Il arrive malheureusement que, malgré des soins prodigués avec attention par une famille d’exploitants pendant toute une saison, leur champ soit victime d’une invasion d’insectes ou de vers qui rendent tous les étroguim impropres à la mitsva. Il n’est alors d’autre choix que de s’adresser à une autre exploitation qui n’a pas été touchée.
Pour éviter ce problème, les agriculteurs pulvérisent de coûteux pesticides sur les arbres. Malheureusement, ces produits n’agissent pas toujours sur les insectes en présence, ou seulement sur une partie d’entre eux. Il y a plus grave : il arrive aussi que le produit provoque l’apparition de taches invalidantes sur les étroguim.

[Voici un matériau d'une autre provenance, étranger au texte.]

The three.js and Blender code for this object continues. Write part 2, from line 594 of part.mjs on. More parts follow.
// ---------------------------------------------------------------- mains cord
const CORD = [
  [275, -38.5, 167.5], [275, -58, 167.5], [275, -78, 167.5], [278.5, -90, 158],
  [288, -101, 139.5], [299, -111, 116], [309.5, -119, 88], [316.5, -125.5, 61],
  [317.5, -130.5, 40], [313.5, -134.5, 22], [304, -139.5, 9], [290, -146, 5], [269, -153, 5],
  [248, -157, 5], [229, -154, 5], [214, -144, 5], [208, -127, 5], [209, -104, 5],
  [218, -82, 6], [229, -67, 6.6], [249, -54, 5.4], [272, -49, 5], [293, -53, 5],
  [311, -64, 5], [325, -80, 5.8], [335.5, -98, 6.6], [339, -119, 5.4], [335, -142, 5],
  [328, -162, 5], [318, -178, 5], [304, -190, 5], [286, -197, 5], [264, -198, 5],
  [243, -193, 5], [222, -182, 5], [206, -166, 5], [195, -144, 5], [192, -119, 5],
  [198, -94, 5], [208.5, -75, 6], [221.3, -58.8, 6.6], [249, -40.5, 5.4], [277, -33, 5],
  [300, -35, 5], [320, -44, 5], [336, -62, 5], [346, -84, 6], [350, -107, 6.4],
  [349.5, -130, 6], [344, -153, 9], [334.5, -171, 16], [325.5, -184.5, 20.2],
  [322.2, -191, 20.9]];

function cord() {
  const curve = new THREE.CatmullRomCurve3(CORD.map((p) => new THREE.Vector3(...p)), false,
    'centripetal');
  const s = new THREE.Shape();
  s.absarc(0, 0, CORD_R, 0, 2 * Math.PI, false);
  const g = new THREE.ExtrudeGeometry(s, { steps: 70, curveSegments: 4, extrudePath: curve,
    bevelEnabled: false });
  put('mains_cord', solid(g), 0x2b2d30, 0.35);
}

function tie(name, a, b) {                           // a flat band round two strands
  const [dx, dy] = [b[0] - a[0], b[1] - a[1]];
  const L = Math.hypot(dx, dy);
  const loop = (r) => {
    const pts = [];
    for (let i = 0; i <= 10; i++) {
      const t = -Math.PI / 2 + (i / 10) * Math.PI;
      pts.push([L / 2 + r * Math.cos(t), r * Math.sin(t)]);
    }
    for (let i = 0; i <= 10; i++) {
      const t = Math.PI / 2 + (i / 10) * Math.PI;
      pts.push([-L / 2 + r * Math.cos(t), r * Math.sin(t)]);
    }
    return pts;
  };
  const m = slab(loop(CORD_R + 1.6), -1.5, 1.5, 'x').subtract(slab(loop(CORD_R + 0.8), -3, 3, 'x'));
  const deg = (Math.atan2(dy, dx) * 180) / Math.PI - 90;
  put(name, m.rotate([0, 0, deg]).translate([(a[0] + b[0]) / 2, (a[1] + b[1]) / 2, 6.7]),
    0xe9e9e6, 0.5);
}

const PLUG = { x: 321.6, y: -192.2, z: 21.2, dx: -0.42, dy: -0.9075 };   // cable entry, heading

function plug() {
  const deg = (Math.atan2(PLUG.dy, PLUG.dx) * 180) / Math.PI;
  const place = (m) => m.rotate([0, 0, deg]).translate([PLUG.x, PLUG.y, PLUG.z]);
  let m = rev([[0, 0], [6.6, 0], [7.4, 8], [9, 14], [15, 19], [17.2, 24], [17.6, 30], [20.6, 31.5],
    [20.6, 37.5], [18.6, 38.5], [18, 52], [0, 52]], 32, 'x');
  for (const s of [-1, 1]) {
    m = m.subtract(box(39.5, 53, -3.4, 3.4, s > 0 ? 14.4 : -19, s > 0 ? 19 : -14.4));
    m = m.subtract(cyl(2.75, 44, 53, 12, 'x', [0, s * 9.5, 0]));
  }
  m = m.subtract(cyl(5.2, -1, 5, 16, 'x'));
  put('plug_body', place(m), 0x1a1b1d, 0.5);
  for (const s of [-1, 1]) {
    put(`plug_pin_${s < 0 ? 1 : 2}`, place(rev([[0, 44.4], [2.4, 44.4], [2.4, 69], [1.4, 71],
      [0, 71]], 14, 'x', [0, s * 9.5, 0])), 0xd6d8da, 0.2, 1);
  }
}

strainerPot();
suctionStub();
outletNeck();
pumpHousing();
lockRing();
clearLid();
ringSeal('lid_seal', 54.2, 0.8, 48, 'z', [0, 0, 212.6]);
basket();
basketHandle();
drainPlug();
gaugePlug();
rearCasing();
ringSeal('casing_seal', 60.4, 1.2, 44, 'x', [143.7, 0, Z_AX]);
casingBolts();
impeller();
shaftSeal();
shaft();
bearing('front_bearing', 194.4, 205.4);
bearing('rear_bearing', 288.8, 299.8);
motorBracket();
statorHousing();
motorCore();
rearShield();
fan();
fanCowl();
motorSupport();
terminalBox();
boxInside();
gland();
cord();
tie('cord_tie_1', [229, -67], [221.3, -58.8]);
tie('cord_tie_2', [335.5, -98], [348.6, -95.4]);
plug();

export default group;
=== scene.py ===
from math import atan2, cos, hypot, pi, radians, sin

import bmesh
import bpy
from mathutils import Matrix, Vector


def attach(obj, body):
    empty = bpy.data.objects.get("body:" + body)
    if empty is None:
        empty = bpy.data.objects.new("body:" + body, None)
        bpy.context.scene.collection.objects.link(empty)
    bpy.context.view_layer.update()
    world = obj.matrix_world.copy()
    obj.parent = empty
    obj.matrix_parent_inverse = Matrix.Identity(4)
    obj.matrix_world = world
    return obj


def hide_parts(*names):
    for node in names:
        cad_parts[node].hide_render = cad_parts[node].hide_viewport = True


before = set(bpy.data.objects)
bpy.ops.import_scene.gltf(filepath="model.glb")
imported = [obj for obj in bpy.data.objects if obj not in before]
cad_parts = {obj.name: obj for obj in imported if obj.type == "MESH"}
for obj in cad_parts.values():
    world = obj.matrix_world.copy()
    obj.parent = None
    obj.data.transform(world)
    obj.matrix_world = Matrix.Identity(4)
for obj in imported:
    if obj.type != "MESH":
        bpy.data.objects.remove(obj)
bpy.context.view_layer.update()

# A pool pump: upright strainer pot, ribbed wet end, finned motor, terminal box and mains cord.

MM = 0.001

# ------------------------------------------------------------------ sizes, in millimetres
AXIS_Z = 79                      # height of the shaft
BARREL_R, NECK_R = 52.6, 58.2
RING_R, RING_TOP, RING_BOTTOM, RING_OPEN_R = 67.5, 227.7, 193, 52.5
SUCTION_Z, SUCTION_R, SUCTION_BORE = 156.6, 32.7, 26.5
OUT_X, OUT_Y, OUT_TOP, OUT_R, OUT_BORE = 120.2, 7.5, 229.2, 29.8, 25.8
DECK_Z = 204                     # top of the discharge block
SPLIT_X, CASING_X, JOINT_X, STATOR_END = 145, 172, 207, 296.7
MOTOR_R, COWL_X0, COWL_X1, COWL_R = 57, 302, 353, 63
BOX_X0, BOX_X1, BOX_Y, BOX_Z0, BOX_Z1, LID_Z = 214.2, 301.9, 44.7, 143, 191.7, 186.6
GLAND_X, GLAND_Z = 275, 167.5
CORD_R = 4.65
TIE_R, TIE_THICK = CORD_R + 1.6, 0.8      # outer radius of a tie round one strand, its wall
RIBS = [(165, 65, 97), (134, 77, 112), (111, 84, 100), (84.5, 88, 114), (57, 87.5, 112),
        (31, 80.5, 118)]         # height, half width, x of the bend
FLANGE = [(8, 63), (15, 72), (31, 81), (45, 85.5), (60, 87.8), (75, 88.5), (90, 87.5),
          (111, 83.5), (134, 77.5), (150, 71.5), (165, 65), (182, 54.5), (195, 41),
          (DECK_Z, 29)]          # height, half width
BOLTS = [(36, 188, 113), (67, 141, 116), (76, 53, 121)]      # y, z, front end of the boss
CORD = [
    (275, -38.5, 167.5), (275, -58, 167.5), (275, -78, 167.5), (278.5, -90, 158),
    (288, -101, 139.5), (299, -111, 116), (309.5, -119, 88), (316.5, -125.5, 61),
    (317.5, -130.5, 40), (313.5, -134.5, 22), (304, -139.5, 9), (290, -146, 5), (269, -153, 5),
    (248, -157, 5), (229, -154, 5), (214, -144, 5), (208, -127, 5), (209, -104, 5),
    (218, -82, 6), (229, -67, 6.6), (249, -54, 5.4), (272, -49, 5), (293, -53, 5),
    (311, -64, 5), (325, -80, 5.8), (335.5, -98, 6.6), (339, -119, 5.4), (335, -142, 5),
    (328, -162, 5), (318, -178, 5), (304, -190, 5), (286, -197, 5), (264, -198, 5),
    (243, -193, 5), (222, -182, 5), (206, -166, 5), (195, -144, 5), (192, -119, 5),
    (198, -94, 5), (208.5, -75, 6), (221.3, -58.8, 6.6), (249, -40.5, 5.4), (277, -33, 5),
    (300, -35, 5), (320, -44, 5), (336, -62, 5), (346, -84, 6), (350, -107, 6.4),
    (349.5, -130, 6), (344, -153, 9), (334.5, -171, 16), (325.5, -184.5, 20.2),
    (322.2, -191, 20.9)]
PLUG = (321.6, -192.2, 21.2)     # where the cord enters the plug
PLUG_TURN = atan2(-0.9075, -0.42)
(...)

Il faut ainsi passer en revue des dizaines d’étroguim pour en trouver un qui soit sans perforations ou taches invalidantes. Trouver un étrog totalement propre et sans aucune imperfection arrive une fois sur mille !
[À cause de ces nombreux problèmes, de nombreux exploitants ont préféré arrêter de produire pour le marché des étroguim de Souccot et se consacrent exclusivement à celui des boissons ou des cosmétiques.
Grâce à D.ieu, il reste néanmoins quelques exploitations qui continuent à planter des arbres cachères et à faire en sorte de produire des étroguim utilisables pour la mistva des Quatre Espèces.]